Roads on Her Face #26: Animal Instincts

As I listen to my mom pull her story out of herself piece by piece, matter-of-factly but as if it were a struggle, realizations come to me unbidden. She talks about the people my parents would stay with, here and there, everywhere, and for the first time I think that maybe those people didn’t look forward to these visits. For the first time I see my dad as a mooch, as not so self-sufficient, as not so strong. I think about those kind people who helped, and maybe grew tired of helping, and I feel ashamed.

As a kid I thought of our visits to family and friends with excitement, and never thought that we might not be welcome. I never considered that we might need them, that his drinking had left us nothing and that we needed charity or a safe place to rest.
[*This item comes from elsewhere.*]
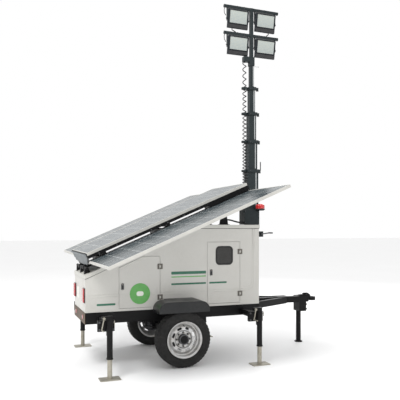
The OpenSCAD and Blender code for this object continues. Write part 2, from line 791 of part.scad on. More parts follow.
module panel_rack() {
  s0 = stack_s;
  s1 = stack_s + panel_len;
  y1 = panel_w / 2;
  color("#1b1b1d") in_rack() {
    // rails under the stack, from the hinge knuckles to the front
    both_sides() difference() {
      box([s0 - end_plate_t, s1 + end_plate_t], [under_y - 20, under_y + 20],
          [rail_n, rail_n + underframe_h]);
      box([s0 + 24, foot_s - 40], [under_y - 16, under_y + 16],
          [rail_n - over, rail_n + underframe_h - 4]);
    }
    // cross beams between the rails and the lowest panel
    for (s = guide_ss) box([s, s + guide_w], [-foot_y - 35, foot_y + 35],
        [rail_n, right_n - slide_gap]);
    // knuckles round the hinge bar
    for (y = [-knuckle_y, knuckle_y]) difference() {
      union() {
        translate([0, y, 0]) rod_y(knuckle_r, -knuckle_w / 2, knuckle_w);
        box([0, s0 + 20], [y - knuckle_w / 2, y + knuckle_w / 2], [rail_n + 6, knuckle_r]);
      }
      translate([0, y, 0]) rod_y(hinge_bar_r + turn_gap, -knuckle_w, 2 * knuckle_w);
    }
    box([s0 - end_plate_t, s0 + 20], [-under_y - 20, under_y + 20], [rail_n, right_n - 10]);
    // lateral guide strips below the right, the left and the centre panel
    for (s = guide_ss) {
      box([s, s + guide_w], [-y1, y1], [right_n - 10, right_n - slide_gap]);
      box([s, s + guide_w], [-y1, y1], [left_n - guide_t - slide_gap, left_n - slide_gap]);
      box([s, s + guide_w], [-y1, y1], [centre_n - guide_t, centre_n]);
    }
    // near side rail under the centre panel, deeper along its front part, with guide hangers
    box([s0, s1], [-y1, side_rail_w - y1], [centre_n - near_rail_h, centre_n]);
    box([s1 - near_rail_deep, s1], [-y1, side_rail_w - y1],
        [left_n - guide_t - slide_gap, centre_n]);
    for (s = guide_ss) box([s, s + guide_w], [-y1, side_rail_w - y1],
        [left_n - guide_t - slide_gap, centre_n]);
    // far side rail under the left panel
    box([s0, s1], [y1 - side_rail_w, y1], [right_n - 10, left_n - slide_gap]);
    // end plates that join the levels
    for (s = [s0 - end_plate_t - 1, s1 + 1]) box([s, s + end_plate_t], [-y1, y1],
        [left_n - guide_t, centre_n + panel_t - 2]);
    for (s = [s0 - end_plate_t - 1, s1 + 1]) translate([s, 0, 0]) rotate([90, 0, 90])
      linear_extrude(end_plate_t) polygon([[-under_y - 40, rail_n], [under_y + 40, rail_n],
          [y1, left_n], [-y1, left_n]]);
    for (s = [s0 - 1, s1]) box([s, s + 1], [y1 - side_rail_w, y1], [right_n, left_n - 1]);
    for (s = [s0 - 1, s1]) box([s, s + 1], [-y1, side_rail_w - y1],
        [centre_n - near_rail_h, centre_n]);
  }
}
module solar_panel(y0, n) {
  lip = 11;
  web = 2;
  in_rack() translate([stack_s, y0, n]) {
    color("#dfe0de") difference() {
      cube([panel_len, panel_w, panel_t]);
      translate([lip, lip, panel_t - 5]) cube([panel_len - 2 * lip, panel_w - 2 * lip, 6]);
      translate([web, web, 2]) cube([panel_len - 2 * web, panel_w - 2 * web, panel_t - 10]);
      translate([30, 30, -over]) cube([panel_len - 60, panel_w - 60, panel_t]);
    }
    color("#2c3e50") translate([lip, lip, panel_t - 8])
      cube([panel_len - 2 * lip, panel_w - 2 * lip, 6]);
  }
}
module panel_centre() { solar_panel(-panel_w / 2, centre_n); }
module panel_right() { solar_panel(-side_inner - panel_w, right_n); }
module panel_left() { solar_panel(side_inner, left_n); }

// ---- mast ----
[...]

We are so oblivious, in our little insulated child-worlds, even when we have seen the straight of things, the ugly, the dirt swept beneath the couch.

My own sense of strength and personal ability, even in the face of the ugly, comes from the deep feeling of self-sufficiency our little family instilled in each of us, whatever false basis it may have had. When you look closely, we were not alone. We were supported by welfare and food stamps, generous churches or “friends,” family who didn’t want to see my parents together but were swayed by the sweet (and dirty) faces of children. My dad could wheel and deal and spin nothing into cash, old cars into new trailers, empty pockets into dinner. We could live in the desert for weeks with no interaction with the outside. But we had crutches too, and I just now am wondering if I am too self-assured with too little reason.

What option was there, really? The road is no place for weaklings. If your skin is not thick enough the judgment of others will hurt. If you cry, they will pounce and devour you. If you put yourself in a situation, you might deserve what comes to you. You must be prepared for every aspect of the human condition, the animal condition too. Killers and thieves walk among us, and the herd must stay close and circle, ever watchful, around the young ones in the center.

Don’t talk to people you don’t know.

Don’t tell anyone anything, ever. Keep your mouth shut.

Don’t believe what they tell you. They’re out to get you, every one of them.

Cops and the government are ripping us off!!

If they ask you questions at school, don’t answer them.

Stay put, don’t whimper, little foxes. The den is the only safe place.